Rub4Rabies is held each year around World Rabies Day on September 28, the day Louis Pasteur passed away. Pasteur developed the first vaccine against rabies. “In the Netherlands, rabies is almost exclusively found in bats. Animals are checked for rabies at the border. However, in developing countries, many animals are infected, and it poses a threat to public health, because all mammals can get rabies. If you’re vaccinated, you’ve got 48 hours to visit a doctor for treatment, but if you’re not vaccinated and treated in time, you’ll die.”

Helping in Madagascar
To experience the work of travelling veterinarians, Fianne and Jolanda spent three weeks in Madagascar this summer to help neuter and vaccinate dogs and cats in the Andasibe area. They were based in the town Moromanga. “From there, we visited a different village every day.”It was Fianne’s first trip outside of Europe. “Madagascar is one of the poorest countries in the world, so the contrast with the Netherlands was very big. Dogs roam the village all day long. They’re kind of like guard dogs. Owners feed them scraps of their own food, but barely pet them. Whenever we petted a dog, people would ask why we did that.”

Whilst there, they were able to see what the work of travelling vets consists of.  “They always work together with local veterinarians, and always ask them whether it’s okay for them to treat dogs there. It’s not the intent to rob local veterinarians of their income. They usually agree, though. Most people don’t have enough money to take their pets to a vet.”

Vaccinations are welcome, because people regularly die of rabies. The students were also in some dangers while working. “Because you don’t know whether the dog you’re treating is infected, the owner first has to put a muzzle on the dog. Only then will the dog be given a sedative. We had taken precautions ourselves, and had, for instance, received vaccinations for rabies beforehand.”

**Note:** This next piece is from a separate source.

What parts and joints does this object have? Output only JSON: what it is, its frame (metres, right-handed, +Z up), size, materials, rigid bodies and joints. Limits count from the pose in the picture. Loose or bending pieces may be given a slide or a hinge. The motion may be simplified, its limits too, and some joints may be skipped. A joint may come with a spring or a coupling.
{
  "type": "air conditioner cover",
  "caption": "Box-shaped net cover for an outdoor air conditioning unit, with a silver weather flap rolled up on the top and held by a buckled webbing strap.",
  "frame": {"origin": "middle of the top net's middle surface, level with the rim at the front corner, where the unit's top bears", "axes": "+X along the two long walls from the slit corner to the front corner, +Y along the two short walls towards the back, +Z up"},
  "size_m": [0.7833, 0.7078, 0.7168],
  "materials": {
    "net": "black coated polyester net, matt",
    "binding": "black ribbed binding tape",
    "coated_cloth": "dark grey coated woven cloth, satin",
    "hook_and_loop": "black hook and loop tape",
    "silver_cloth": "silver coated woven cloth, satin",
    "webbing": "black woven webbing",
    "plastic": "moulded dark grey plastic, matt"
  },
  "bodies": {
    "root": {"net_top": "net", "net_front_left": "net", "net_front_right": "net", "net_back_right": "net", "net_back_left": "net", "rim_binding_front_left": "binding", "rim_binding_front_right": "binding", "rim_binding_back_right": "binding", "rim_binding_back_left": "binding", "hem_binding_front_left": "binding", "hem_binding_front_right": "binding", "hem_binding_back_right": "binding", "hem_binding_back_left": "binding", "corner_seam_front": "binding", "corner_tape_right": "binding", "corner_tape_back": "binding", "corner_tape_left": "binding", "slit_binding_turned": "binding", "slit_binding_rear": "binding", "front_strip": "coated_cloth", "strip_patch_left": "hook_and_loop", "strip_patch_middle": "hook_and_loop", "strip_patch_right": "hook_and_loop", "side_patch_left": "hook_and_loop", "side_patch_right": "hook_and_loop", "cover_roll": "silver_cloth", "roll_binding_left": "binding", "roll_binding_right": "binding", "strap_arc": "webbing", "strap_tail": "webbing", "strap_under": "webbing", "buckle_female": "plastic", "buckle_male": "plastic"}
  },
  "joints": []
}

The students say working for Veterinarians Without Borders is rewarding work, even if they don’t receive any compensation or bursary. “In the Netherlands, health care for animals is well organised. That’s not always the case in other countries, so you feel like you can do more for humans and animals alike there.” Because that’s the – not unimportant – thought behind the projects: healthier animals contribute to better health in humans.

Want to donate or participate in the Run4Rabies? Read more here (in Dutch, ed.).

Veterinarians Without BordersAlthough Veterinarians Without Borders was only established very recently, it does have several long-running projects that had been started by the Foundation Veterinary Medicine in Development Cooperation. In 2011, for instance, the foundation started an assistance programme for farmers in Malawi. Veterinarians and Veterinary Medicine students visit Malawi to train farmers to become animal health workers. Since then, locals have been trained to be able to teach the farmers. The students of Veterinarians Without Borders-Student say it’s a rewarding project. “If the care for farm animals improves, it doesn’t just mean a better life for the animals, but the animals yield more as well – whether it’s meat or milk.”
Rabies is found all over the world. Every mammal is susceptible to the disease. Those infected need to be treated as quickly as possible, as the virus multiplies itself at extremely high speeds, and can cause death. In the Netherlands and most other western European countries, rabies has become fairly rare. In the Netherlands, the disease does still occur among bats. There are strict rules for importing animals in order to ensure the disease doesn’t have a chance to spread. In other countries, rabies is much more prevalent.

Worldwide, 50,000 people a year die from rabies. In the Netherlands, five people have died from rabies in the past 40 years. All these patients were infected abroad. In western Europe, a less infectious strain of the rabies virus is often found in bats. This rarely leads to infection in humans. (Source: RIVM).